As you can see from the screenshots, both Dune and Helgoland look superb and the standard of the rest of the scenery is just as good as the textures. The airport buildings aren't quite up to the standard of Richard Goldstein's GeoRender series, but that doesn't appear to have made it into FSX format yet, unless I have missed something (Richard?), so I can truthfully say that the Helgoland addon is as good as anything I have seen for FSX, with crisp textures and very believable buildings. I did occasionally see odd dark stripes in the scenery, but the FAQ explains this as being caused by the photographic texture tiles loading in reverse order - bad FSX - and there isn't much can be done about it. Again, the standard of the phototextures is so high and the overall standard of the scenery is so good that it didn't bother me.

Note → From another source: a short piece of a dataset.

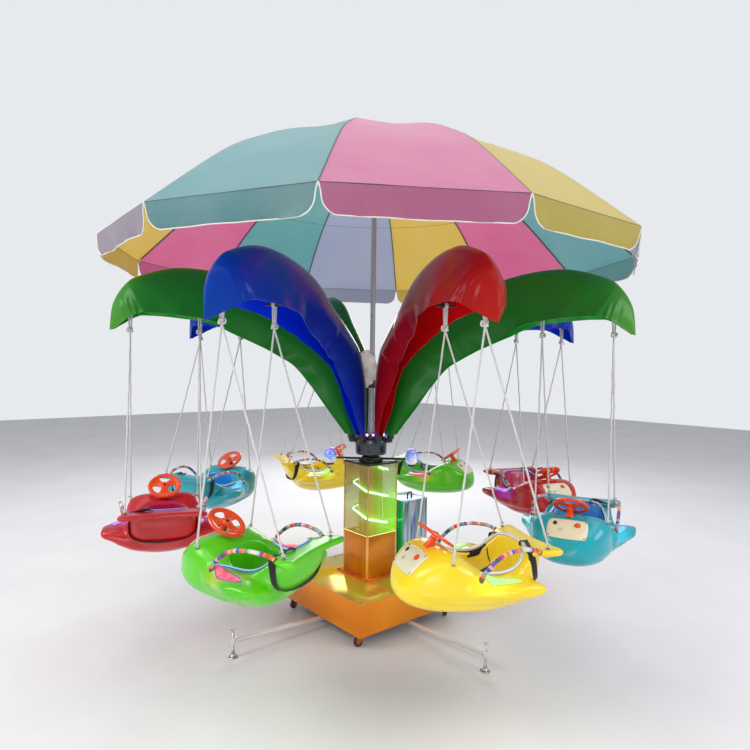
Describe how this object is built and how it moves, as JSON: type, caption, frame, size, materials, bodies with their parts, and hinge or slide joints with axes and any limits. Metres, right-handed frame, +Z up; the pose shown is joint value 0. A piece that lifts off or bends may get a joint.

So what we have here is a very nice scenery that provides challenging fixed wing approaches and has a couple of chopper pads thrown in. The SAR base is easy enough to land at, but the rig is a different matter, given that the pad is small and there is a big flare head to crash into, so get practicing. Just about the only disappointment is the calm seas that prevail in FSX and I would love to see an addon that allowed you to alter the sea state and provide believable storms! Why the Silver AAA given the problem with aircraft sinking into the runway? Do me a favor and look at the screenshots - I am a sucker for these very high quality photosceneries because they just look so... well, real. As I remarked earlier, if you buy Aerosoft's German Airfields 1 for FSX with Helgoland, you can island hop all the way down this part of the coast, flying over one meter resolution phototextured scenery - need I say any more?